Creditors and investors. Review terms and conditions on loan contracts to identify and avoid vital technical debt breaches. These reviews will have the added benefit of giving companies a chance to proactively manage the dialogue and communications with creditors regarding any necessary amendments to existing terms or refinancing arrangements.

Government and regulators. Consult with legal and risk management teams for advice on potential exposures.

Companies should monitor government and organizational opportunities for support and how they may best serve the individual circumstances of their organization. For instance, the Department of Labor and Employment (DoLE) has said that a P1.3-billion financial assistance program will be given for workers affected by the enhanced community quarantine in Luzon. Under the COVID-19 Adjustment Measures Program, each worker will receive P5,000 in cash to be processed through the companies’ payroll system. Companies should monitor the availability of these kinds of programs and use them to mitigate the risks they face.
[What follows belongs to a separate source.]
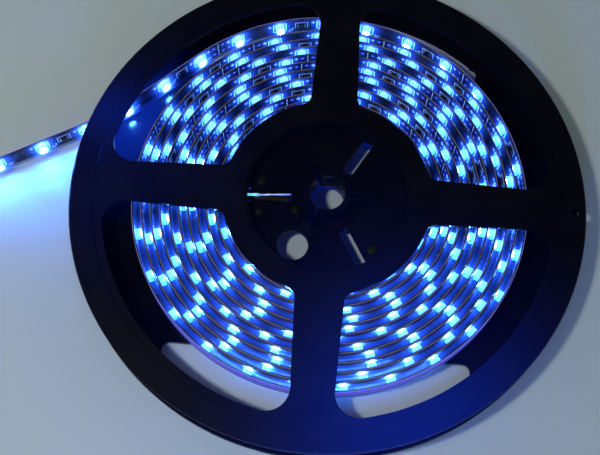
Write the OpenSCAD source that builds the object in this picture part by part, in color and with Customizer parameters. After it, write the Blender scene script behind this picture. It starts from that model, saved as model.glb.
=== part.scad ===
// Flexible LED strip wound on a two-flange plastic reel, with its free end led out to the side.
// The reel lies flat: its axis is Z, and the origin is on the axis where the arbor tube meets the table.

/* [Reel] */
// Diameter of both flanges
reel_d = 180; // [170:1:220]
// Thickness of the flange plates
flange_t = 1.6; // [1.2:0.1:2.5]
// Clear width between the two flanges
slot_w = 9; // [8.6:0.1:14]
// Height of the raised rim on the outer face of each flange
rim_step = 0.6; // [0.2:0.1:1.5]
// Radial width of the raised rim
rim_w = 8; // [4:0.5:9.5]
// Radial width of the closed ring outside the windows
ring_w = 11; // [10:0.5:13]

/* [Upper flange windows] */
// Width of a spoke where it meets the hub ring
spoke_w_in = 17; // [12:0.5:20]
// Width of a spoke where it meets the rim
spoke_w_out = 14; // [10:0.5:16]
// Radius of the hub ring that carries the spokes
hub_ring_r = 36.5; // [34:0.5:42]
// Corner radius of the windows at the rim
window_r_out = 8; // [4:0.5:9]
// Corner radius of the windows at the hub ring
window_r_in = 4; // [2:0.5:6]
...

Once companies have solidified strategies based on stress tests and communicated any new directions with relevant stakeholders, they will need to execute revised plans while monitoring what continues to be a fluid situation. Senior management should report any material deviation from the plan in a timely manner so that their companies can take additional action to avoid further negative impact. Once the COVID-19 pandemic is controlled, companies will want to review and assess business continuity plans. If there are deficiencies, identify root causes, whether it’s timeliness of action, a lack of infrastructure, labor shortages, or external environment issues. Companies will then want to consider putting new internal guidelines in place based on lessons learned, as well as solid contingency plans to build resilience and better respond to future crises.

As a black swan event, the COVID-19 crisis is impossible to predict. However, there are many lessons companies can learn and carry forward once the crisis has passed and a chance is provided to analyze their response. In the meantime, companies should be making decisions and taking action during this crisis with recovery in mind. When the crisis is over, it will be clear which companies have the resilience and agility to reshape their business strategy to thrive in the future.

This article is for general information only and is not a substitute for professional advice where the facts and circumstances warrant. The views and opinion expressed above are those of the author and do not necessarily represent the views of SGV & Co.


Editha Viray-Estacio is a Partner from the Transaction Advisory Services of SGV & Co.